Korean name
- Hangul: 김봉철
- Hanja: 金奉哲
- RR: Gim Bongcheol
- MR: Kim Pongch'ŏl

= Kim Pong-chol =

North Korean politician (1942–2012)

Kim Pong-chol (김봉철, 2 May 1942 - 14 February 2012) was a North Korean politician. His last known job was Minister of Commerce.

==Career==
In August 1994, he was named vice-minister of commerce, and was promoted to minister of commerce in September 1998. At that time, these positions were under the Politburo. However, the 1998 Constitution of North Korea eliminated these positions. In October 1998 he was transferred to the position of vice-chairman of the central committee of the China-North Korea Friendship Association.

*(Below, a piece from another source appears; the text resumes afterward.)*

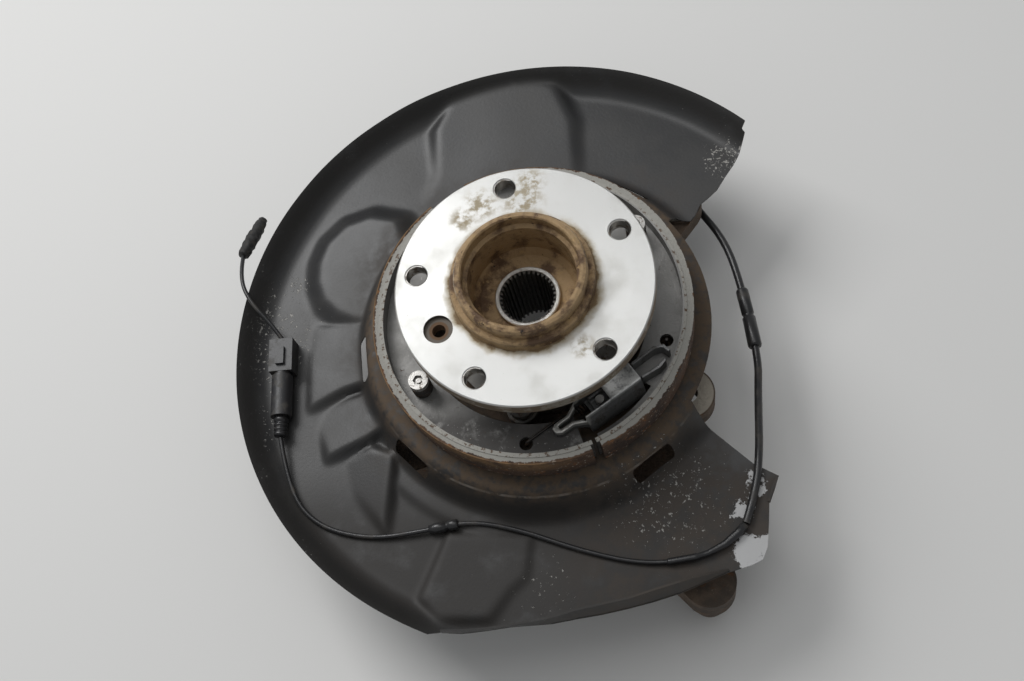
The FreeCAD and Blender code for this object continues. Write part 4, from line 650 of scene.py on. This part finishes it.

In July 2001, he became vice-director of the Pyongyang People's Service Commission, and was promoted to director in August 2002. In February 2007 he was named vice-minister of the Cabinet Secretariat. In 2008, he was again named Minister of Commerce. In October 2008, he also served as a member of the funeral committee for Pak Song-chol. In April 2009, he was named a member of the 12th Committee of the Supreme People's Assembly, while retaining his position as Minister of Commerce. He accompanied Choe Yong-rim on his visit to China in September 2011.

==Death==
Kim was reported to have died in a helicopter crash on Sundo Island, Cholsan County, North Pyongan Province. He was on his way to deliver gifts to local residents in honour of the late Kim Jong Il's birthday. However, during landing, the tail of the helicopter struck a rock, leading to the crash. A television crew was able to escape from the wreckage, but Kim did not and was caught in the ensuing explosion.